If you take a walk along “Ravinstigen”, which is one of the marked nature trails, you will see a fine example of unspoiled nature and many interesting plants. It is almost like a grove, where “svart trolldruva” (black baneberry, Actaea spicata) and “stinksyska” (hedge woundwort, Stachys sylvatica) thrive in this environment. Growing on the cliffs along Ravinstigen you can find “svartbräken” (maidenhair spleenwort, Asplenium trichomanes) a beautiful type of fern.
Högberget is located in the middle of Ludvika and is clearly visible from all directions. However, there is no view from the very top of Högberget because it is so heavily forested. This was not always the case though, in the 1930’s a tower was constructed at the top of Högberget. It proved to be a popular visitor attraction and eventually a café was built there along with a storage shed. The tower was demolished in the early 1970’s as it was becoming unsafe to go up.
Even though the tower doesn’t exist anymore, you can still enjoy some of the views that Högberget has to offer from the vantage points which are marked on the map.
Sports have a long history on Högberget. A ski jump was built around the early 1900’s where the old ski slope “Slalombacken” is today. Interest in downhill skiing grew in the 1960’s and the ski jump was demolished in favour of a downhill ski slope with lights and a lift. When larger ski slopes were established in the region, fewer and fewer people made use of the Högberget slope and the lift was eventually removed.
The “Eljusspår” is an illuminated track on Högberget that was opened in the early 1960’s. In the autumns, the “Högbergetrundan” trail running race was organised and attracted many elite runners, for example Finnish world champion Lasse Wirén. Ludvika’s sports club (LFFI) organised ski competitions on Högberget and up to 10 000 spectators watched the race when famous skiers participated. In March 1978, future Olympic and World champion Gunde Svan entered the race, age 16, and no one had a chance against him.
Joining to the north of Högberget is the sports ground “Skogsplan” and the VBU high school. This makes it easy to combine exercise on the grass or running track with the terrain training opportunities up on Högberget.
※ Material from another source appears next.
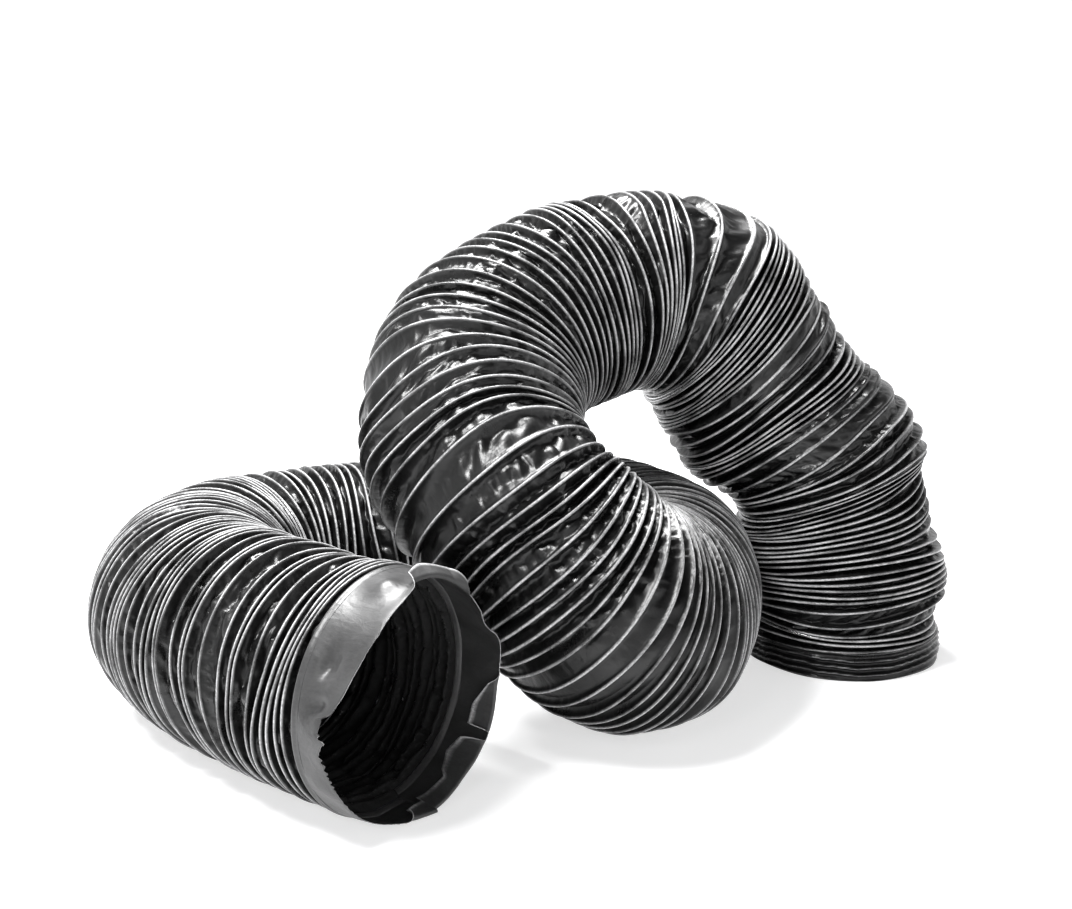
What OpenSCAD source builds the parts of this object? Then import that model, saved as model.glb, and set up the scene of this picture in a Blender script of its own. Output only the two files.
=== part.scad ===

VBU has introduced the “hälsospår” where you can test your fitness level by monitoring the time it takes to follow a certain loop on Högberget’s “elljusspår”. Ludvika’s orienteering club have also created a detailed orienteering map of Högberget.
Over the years, Högberget has become a more and more important location for exercise and recreation. A beautiful natural environment with well-lit tracks enables people of all ages to enjoy exercising on Högberget.
Being outside in nature is good for the health, both physical and mental. Research has shown that being physically active has positive effects on the brain, body and the senses. It also reduces stress levels and helps the body to heal.
Good green spaces near homes, makes it easier for people to get out and enjoy the seasonal changes in nature.
Högberget gives everyone, big or small, the opportunity for activities out in the forest. Children can build a cubby house, play hide and seek, go on a treasure hunt or just enjoy being out in the surroundings amongst the trees and boulders. The forest and nature can help children have better health and fitness, strengthen their confidence, increase their ingenuity and inspire their imagination. If you want to take a picnic or maybe cook on a fire, there are several tables, shelters and campfire sites, many of which have excellent views. The locations are marked on the map. Please note that you should not damage or cut down any trees.
There are also several themed paths and points of interest marked on the map:
Högberget covers a total area of approximately 65 hectares and is owned by the Ludvika municipality. It is designated as a recreation area in the municipality’s strategic plan. Management and maintenance is carried out to maintain and develop Högbergets great natural and recreational value.